Entrevistado ao longo dos últimos anos, em visitas pessoais a Bolsonaro no Palácio do Planalto, ou a viajar no seu avião privado que — gaba-se — custou mais de um milhão de dólares, Malafaia é um religioso que quer ser influente na política, depois de ter herdado uma igreja evangélica que há dez anos tinha 15 mil fiéis. “Tem 100 mil agora”, exclama. “Evangélicos e católicos somos a maioria absoluta do país! A democracia é a vontade da maioria absoluta”, teoriza o evangélico rico.
Essa via para um regime político de faceta teocrática não existe apenas no Brasil ou nos Estados Unidos. Já chegou a Portugal há algum tempo. Lucinda Ribeiro é não só uma eficaz “guerreira" nas redes sociais, mas abriu as portas do Chega a um grupo demográfico novo: o voto evangélico.
Só na região de Lisboa há mais de mil igrejas evangélicas. As mais pequenas têm menos de 100 pessoas, enquanto as maiores (como a IURD ou a Igreja Maná) organizam muitos milhares. Miguel Carvalho aponta alguns nomes curiosos de congregações: “Assembleia de Deus Fogo para a Europa”, “Igreja Baptista Cristo Vive em Células”, “Igreja do Avivamento em Portugal”, ou “Igreja Evangélica Bola de Neve”.

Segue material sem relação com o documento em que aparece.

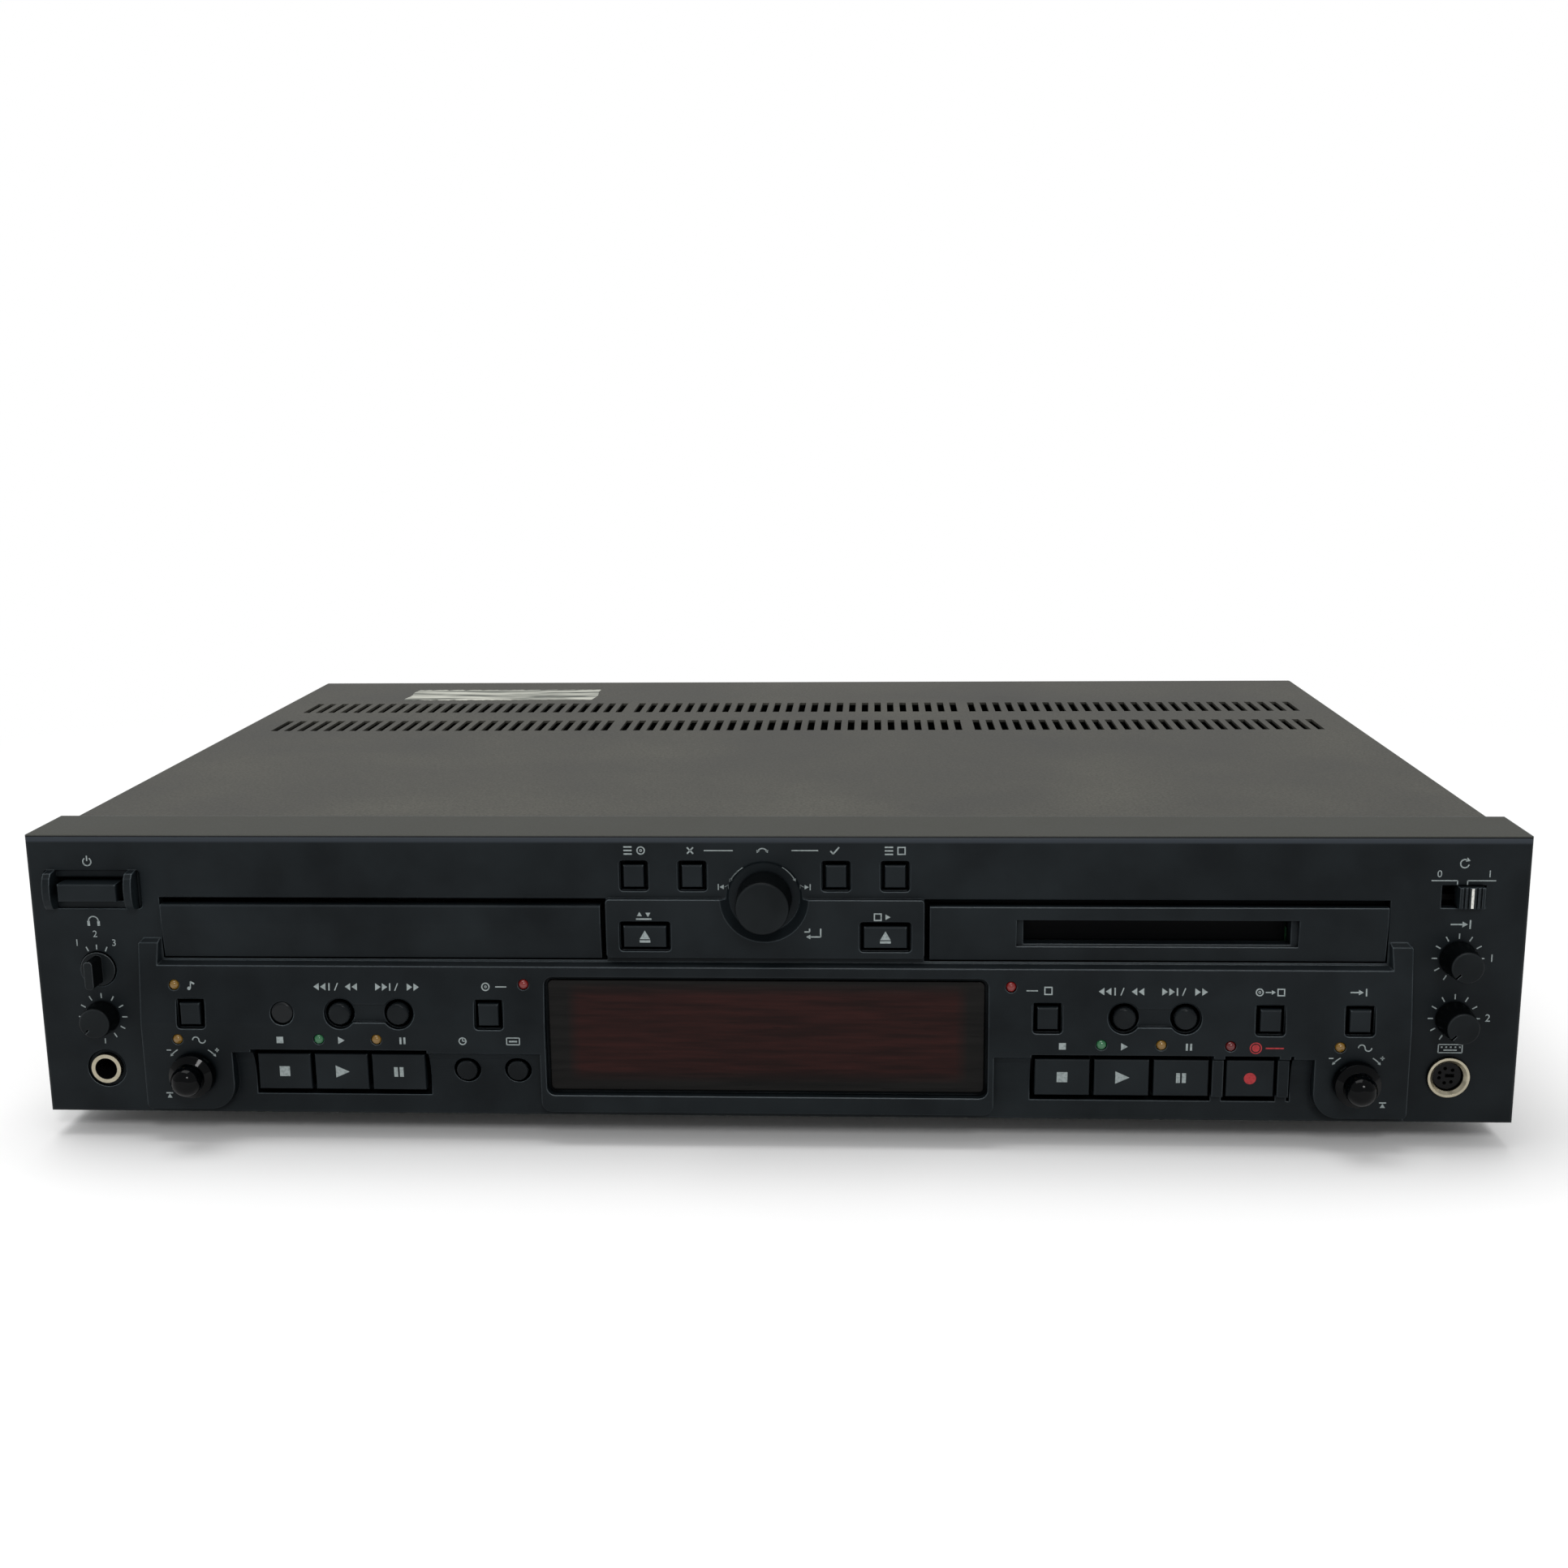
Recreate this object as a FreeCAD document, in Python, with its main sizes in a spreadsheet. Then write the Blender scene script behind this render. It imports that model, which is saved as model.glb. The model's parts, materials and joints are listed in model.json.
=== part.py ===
"""A combined disc and MiniDisc deck: a low case with a disc tray, a MiniDisc slot and a front full of controls.

Frame: millimetres, +Z up, X to the right seen from the front, Y to the back. The origin is the middle of the
outline on the surface that the feet stand on. Heights on the front are measured from the panel's lower edge.
"""
import FreeCAD, Part
import math
import os
import Sketcher
from types import SimpleNamespace
from FreeCAD import Placement, Rotation, Vector

# ---------------------------------------------------------------- driving dimensions

CASE = {
    "panel_width": 435.0,
    "panel_height": 86.0,
    "foot_height": 8.0,
    "front_plane": -140.0,
    "body_depth": 286.5,
    "bezel_depth": 25.5,
    "bezel_wall": 2.5,
    "face_thickness": 3.0,
    "bezel_rounding": 1.2,
    "sheet": 1.2,
    "sheet_gap": 0.2,
    "cover_inset": 3.9,
    "cover_sheet": 1.0,
    "cover_drop": 0.25,
    "cover_bend": 1.6,
    "cover_rise": 1.4,
    "vent_pitch": 5.1,
    "vent_group_gap": 2.1,
    "vent_width": 2.6,
    "vent_length": 21.5,
    "vent_front_back": 106.5,
    "vent_rear_back": 66.0,
    "vent_margin": 11.4,
    "flange_height": 15.0,
    "rear_flange": 14.0,
    "foot_radius": 11.0,
    "foot_inset_side": 42.0,
    "foot_setback": 48.0,
    "foot_back": 31.5,
    "screw_radius": 1.45,
    "screw_head_radius": 2.8,
    "screw_head_height": 1.9,
    "screw_length": 5.0,
    "screw_slot": 0.8,
    "low_screw_height": 18.0,
    "low_screw_setback": 60.0,
    "low_screw_back": 76.5,
    "high_screw_height": 70.0,
}

FRONT = {
    "end_width": 32.0,
    "apron_rise": 4.5,
    "apron_top_rise": 1.0,
    "apron_knee": 30.0,
    "scoop_top": 21.0,
    "scoop_bottom": 1.2,
    "ledge": 48.1,
    "ledge_slope": 0.5,
    "tab_width": 6.4,
    "tab_top": 54.9,
    "tab_bevel": 1.2,
    "tab_corner": 1.4,
    "pod_width": 26.9,
    "pod_bottom": 3.0,
    "pod_corner": 7.6,
    "pod_edge": 1.5,
    "pod_margin": 2.8,
    "block_half_width": 46.2,
    "block_bottom": 49.9,
    "block_top": 67.4,
    "block_corner": 1.0,
    "block_rise": 1.5,
    "door_inner_gap": 1.6,
    "door_outer_gap": 1.1,
    "door_bottom": 49.3,
    "door_fold": 60.0,
    "door_height": 16.2,
    "door_slope": 1.3,
    "door_thickness": 3.5,
    "door_gap": 0.6,
    "door_top_gap": 1.9,
    "window_in": 121.8,
    "window_bottom": 9.3,
    "window_top": 43.1,
    "window_corner": 1.4,
    "window_rise": 2.2,
    "window_sink": 0.8,
    "window_fit": 0.15,
    "window_rim": 1.1,
    "slot_in": 26.9,
    "slot_width": 76.3,
    "slot_bottom": 54.1,
    "slot_top": 61.2,
    "slot_rim": 2.0,
    "slot_rim_depth": 1.6,
    "flap_thickness": 1.2,
    "flap_gap": 0.4,
    "flap_pin_radius": 0.8,
    "flap_axis_depth": 6.8,
    "fin_width": 2.3,
    "fin_rise": 4.6,
    "bar_rise": 2.6,
    "bar_width": 3.2,
    "power_in": 19.3,
    "power_z": 69.7,
    "power_width": 17.4,
    "power_height": 5.2,
    "power_gap": 2.3,
    "power_lip": 1.1,
    "power_dish_width": 29.0,
    "power_dish_height": 11.7,
    "power_dish_depth": 0.7,
    "power_proud": 4.6,
    "power_travel": 3.0,
    "remote_in": 42.6,
    "remote_z": 33.0,
    "remote_radius": 3.4,
    "jog_z": 67.6,
    "jog_radius": 8.0,
    "jog_length": 11.6,
    "scoop_radius": 12.9,
    "scoop_depth": 2.2,
    "pitch_in": 15.1,
    "pitch_z": 14.3,
    "pitch_radius": 6.8,
    "pitch_tip_radius": 4.4,
    "pitch_length": 15.0,
    "selector_in": 18.8,
    "selector_z": 45.2,
    "selector_radius": 5.2,
    "selector_proud": 0.6,
    "selector_length": 7.2,
    "level_z": 30.2,
    "level_radius": 5.1,
    "level_face_radius": 4.6,
    "level_length": 6.6,
    "input_in": 19.0,
    "input_left_z": 50.3,
    "input_right_z": 32.2,
    "input_radius": 5.3,
    "input_face_radius": 4.6,
    "input_length": 9.4,
    "notch_width": 0.5,
    "notch_reach": 1.9,
    "jack_in": 18.6,
    "jack_z": 14.0,
    "jack_radius": 4.5,
    "jack_bore": 3.2,
    "jack_depth": 30.0,
    "jack_body": 14.0,
    "socket_in": 19.6,
    "socket_z": 14.5,
    "socket_radius": 6.0,
    "socket_bore": 4.4,
    "socket_funnel": 0.9,
    "socket_proud": 1.2,
    "continue_in": 18.6,
    "continue_z": 68.6,
    "continue_width": 12.4,
    "continue_height": 6.8,
    "continue_cap": 7.1,
    "continue_proud": 2.2,
    "continue_travel": 3.7,
}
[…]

Estas igrejas são espaços comunitários, raros, nas nossas sociedades, quando quase todas as formas de organização (incluindo a Igreja Católica, os sindicatos, as associações culturais) estão em crise. No início deste século, os evangélicos representavam 5% da população brasileira, sendo agora quase um terço dos 212 milhões de habitantes do Brasil. Ricardo Marchi, observador (muitas vezes participante) do Chega é citado por Miguel Carvalho: “Muitos evangélicos comprometeram-se com o Chega desde o início, compartilhando vídeos e textos de fiéis brasileiros contrários à agenda da esquerda (principalmente política de género e mobilização LGBTQIA+).”
Ventura deixou nas redes o convite: “O Chega é a religião dos portugueses comuns”; “Nós somos como aquelas seitas religiosas: fortíssimos”; “Sou muito religioso e acredito que o que me aconteceu a mim e ao Chega na História de Portugal, desde o meu percurso de comentador até ao Parlamento, é um milagre”; “Quero todas as igrejas cristãs com o Chega. Todas. Sem medo nem preconceito”; “Deus no Comando!”
“Olham para Ventura como Messias político e testa de ferro dos seus interesses”, explica, no livro de Miguel Carvalho, João Viegas, pastor evangélico português. “Somos um partido de fanáticos religiosos”, acrescenta Luís Alves, ex-dirigente do Chega, em Sintra.
Poder, dinheiro e favores são a moeda de troca neste negócio político-religioso, detalha o livro.
Steve Bannon gosta de repetir uma frase estranhamente ameaçadora: "É melhor reinar no inferno do que servir no céu." (John Milton, Paraíso Perdido).